The committee is meeting in Cody this week to discuss a number of measures. It voted 8-5 in favor of the Powerball bill.
Reese said the committee's legislation will be modeled after a similar bill proposed in 2005 by Rep. Dave Edwards, R-Douglas. The bill will include funding to address gaming addiction, a factor that was missing from the 2005 bill and probably contributed to its demise.
State lawmakers have repeatedly defeated efforts to include Wyoming in Powerball, although the votes have been getting closer. Edwards' bill died on a 29-29 House vote in 2005.
Last summer, lawmakers considered calling for a nonbinding referendum to gauge public sentiment on the issue, but a legislative committee in December opted against sponsoring a referendum bill during the recent budget session.
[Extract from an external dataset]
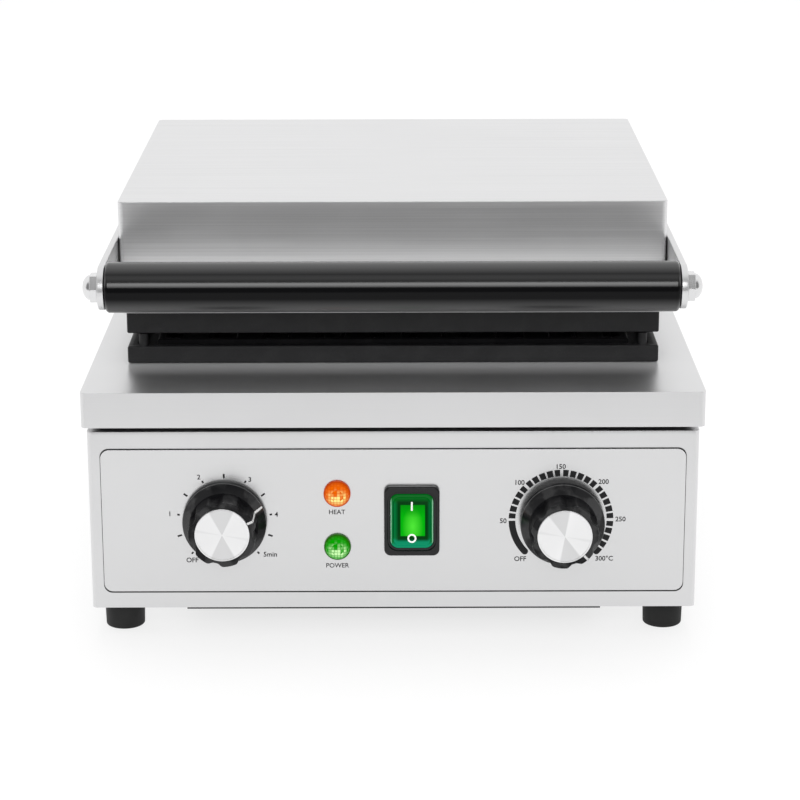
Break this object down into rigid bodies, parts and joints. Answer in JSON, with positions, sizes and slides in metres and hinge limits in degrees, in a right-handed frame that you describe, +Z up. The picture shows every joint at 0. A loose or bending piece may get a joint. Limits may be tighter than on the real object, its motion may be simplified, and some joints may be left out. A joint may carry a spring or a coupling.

Twenty-eight states, the District of Columbia and the U.S. Virgin Islands currently take part in Powerball. The largest-ever jackpot was $365 million won by eight co-workers at a Lincoln, Neb., ham processing plant in February.
The odds of winning a Powerball jackpot are approximately 1 in 146,107,962.
The numbers sound good to Cheyenne resident Kathy Meade, a supporter of Powerball in Wyoming.
Meade doesn't like the fact that so many Wyomingites travel out of state to buy lottery tickets. "I see an awful lot of dollars going to Colorado," she said.
Sundance resident Tom Richards said he makes the 30-mile drive to Spearfish, S.D., about once a month to by a lottery ticket. He'd play more often if he could buy his tickets in-state.
"I think that Wyoming should do it," said Richards, adding that he thinks the social problems blamed on gambling are overstated.
Paul Johnson of Lander said he opposes Powerball in Wyoming after seeing the negative effects of lotteries elsewhere in the country while he was in the military.
"I've seen people spend their house money, medication money, food money for gambling, and then it's gone," Johnson said. "It's not the rich who are spending their money on that."
It's unclear what kind of return Wyoming can expect if it decides to join the lottery community. States earn a portion of tickets sales, with legislatures deciding how the money is spent.
Rep. Edwards estimated in 2005 that the state could net about $10 million a year in Powerball proceeds. Reese said Monday he thinks the figure could be around $6 million.
The initial bill from the travel committee won't include a breakdown of how the state will spent its cut of the money. The committee will work out those details at its June meeting, Reese said.
The committee plans to introduce the bill when the Legislature meets in January.